Prinsip Dar’ul Mafasid Muqaddamun ‘ala Jalbil Masalih mengajarkan bahwa untuk mencapai manfaat yang lebih besar dalam perdamaian dan keadilan sosial kerusakan yang lebih besar seperti intoleransi dan ekstremisme harus segera diatasi. Keberagaman di Indonesia bukanlah sumber konflik, melainkan kekayaan yang harus dilindungi. Implementasi nilai-nilai Pancasila, khususnya sila “Kemanusiaan yang Adil dan Beradab” serta “Persatuan Indonesia,” menjadi instrumen utama dalam membentengi masyarakat Indonesia dari paham-paham yang dapat merusak tatanan sosial. Dalam hal ini, negara bertanggung jawab untuk memastikan bahwa setiap warganya dapat hidup dengan aman dan damai, terlepas dari perbedaan yang ada.
Sebagai dasar negara, Pancasila memiliki peran penting dalam membentuk karakter bangsa yang kuat dan menjaga keharmonisan sosial. Sila “Kemanusiaan yang Adil dan Beradab” menegaskan pentingnya penghormatan terhadap hak asasi manusia, sedangkan sila “Persatuan Indonesia” menekankan pentingnya menjaga kesatuan dan persatuan bangsa. Dengan mewujudkan nilai-nilai ini dalam kehidupan sehari-hari, Indonesia dapat memperkokoh pondasi perdamaian dan menanggulangi ancaman yang dapat merusak keharmonisan sosial.
Namun, tantangan terbesar Indonesia dalam konteks global adalah bagaimana menghadapi paham-paham yang ingin memecah belah dunia, baik itu dalam bentuk terorisme, radikalisasi, maupun intoleransi. Untuk itu, Indonesia harus terus menguatkan nilai-nilai Pancasila dalam pendidikan, kebijakan publik, dan kehidupan sosial. Hanya dengan mengedepankan nilai-nilai kemanusiaan dan persatuan, kita dapat membentengi negara ini dari paham-paham destruktif dan menjaga kedamaian dunia.

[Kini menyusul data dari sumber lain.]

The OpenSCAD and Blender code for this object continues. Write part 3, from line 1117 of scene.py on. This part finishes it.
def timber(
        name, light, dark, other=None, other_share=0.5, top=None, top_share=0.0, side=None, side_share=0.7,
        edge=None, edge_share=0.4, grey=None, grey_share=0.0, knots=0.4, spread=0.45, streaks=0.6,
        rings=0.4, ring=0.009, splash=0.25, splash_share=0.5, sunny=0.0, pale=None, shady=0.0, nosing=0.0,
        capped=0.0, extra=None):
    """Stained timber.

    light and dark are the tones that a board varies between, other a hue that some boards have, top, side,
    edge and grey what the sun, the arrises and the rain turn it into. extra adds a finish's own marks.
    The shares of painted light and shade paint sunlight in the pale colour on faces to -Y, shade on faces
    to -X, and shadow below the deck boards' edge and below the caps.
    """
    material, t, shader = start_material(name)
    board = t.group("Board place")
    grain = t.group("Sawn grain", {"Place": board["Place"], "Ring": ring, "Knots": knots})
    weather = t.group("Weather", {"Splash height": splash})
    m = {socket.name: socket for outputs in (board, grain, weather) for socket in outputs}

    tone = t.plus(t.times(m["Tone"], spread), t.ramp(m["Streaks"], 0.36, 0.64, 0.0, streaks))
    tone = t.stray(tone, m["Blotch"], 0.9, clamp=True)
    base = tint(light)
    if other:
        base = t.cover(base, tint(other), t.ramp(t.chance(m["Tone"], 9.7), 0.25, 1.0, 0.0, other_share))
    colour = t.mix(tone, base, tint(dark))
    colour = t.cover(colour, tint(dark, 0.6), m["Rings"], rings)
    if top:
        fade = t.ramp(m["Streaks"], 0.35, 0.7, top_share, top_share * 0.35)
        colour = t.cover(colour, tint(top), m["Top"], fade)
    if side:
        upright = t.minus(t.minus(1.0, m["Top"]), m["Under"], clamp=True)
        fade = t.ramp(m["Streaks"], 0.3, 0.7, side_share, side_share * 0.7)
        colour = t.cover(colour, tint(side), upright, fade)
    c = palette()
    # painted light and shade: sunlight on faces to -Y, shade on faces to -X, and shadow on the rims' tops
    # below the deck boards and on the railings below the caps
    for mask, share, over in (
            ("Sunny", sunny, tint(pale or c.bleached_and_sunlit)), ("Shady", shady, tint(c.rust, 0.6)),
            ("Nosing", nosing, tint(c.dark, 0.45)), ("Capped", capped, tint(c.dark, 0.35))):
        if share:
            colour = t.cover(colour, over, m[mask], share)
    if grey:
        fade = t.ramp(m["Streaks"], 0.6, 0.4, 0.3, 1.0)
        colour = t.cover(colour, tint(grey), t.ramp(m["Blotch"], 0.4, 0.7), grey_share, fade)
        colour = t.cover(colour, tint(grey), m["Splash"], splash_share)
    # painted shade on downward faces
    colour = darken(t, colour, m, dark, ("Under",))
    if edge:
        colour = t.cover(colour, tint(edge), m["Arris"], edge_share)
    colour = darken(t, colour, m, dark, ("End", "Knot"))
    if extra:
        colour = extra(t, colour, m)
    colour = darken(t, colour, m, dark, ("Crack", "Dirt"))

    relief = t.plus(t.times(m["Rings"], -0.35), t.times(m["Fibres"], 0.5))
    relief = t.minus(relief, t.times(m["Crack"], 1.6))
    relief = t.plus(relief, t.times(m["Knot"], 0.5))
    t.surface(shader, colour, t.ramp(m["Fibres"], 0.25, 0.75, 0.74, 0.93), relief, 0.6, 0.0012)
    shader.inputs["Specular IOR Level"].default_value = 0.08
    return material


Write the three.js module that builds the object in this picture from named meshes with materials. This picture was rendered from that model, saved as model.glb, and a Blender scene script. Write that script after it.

Prinsip Dar’ul Mafasid Muqaddamun ‘ala Jalbil Masalih relevan dalam konteks Indonesia, terutama ketika kita berbicara mengenai perdamaian dunia dan peran aktif Indonesia dalam menjaga stabilitas global. Dengan menjadikan prinsip ini sebagai pedoman, Indonesia dapat memastikan bahwa setiap kebijakan yang diambil, baik dalam kebijakan luar negeri maupun kebijakan domestik, tidak hanya mengejar keuntungan jangka pendek, tetapi juga menjaga agar kerusakan yang lebih besar dapat dihindari. Mewujudkan perdamaian dunia bukan hanya soal mengatasi konflik, tetapi juga melawan paham-paham destruktif yang dapat mengancam keharmonisan dan kestabilan. Dalam hal ini, Indonesia harus terus menjaga dan memperkuat nilai-nilai Pancasila sebagai benteng perdamaian dunia yang abadi.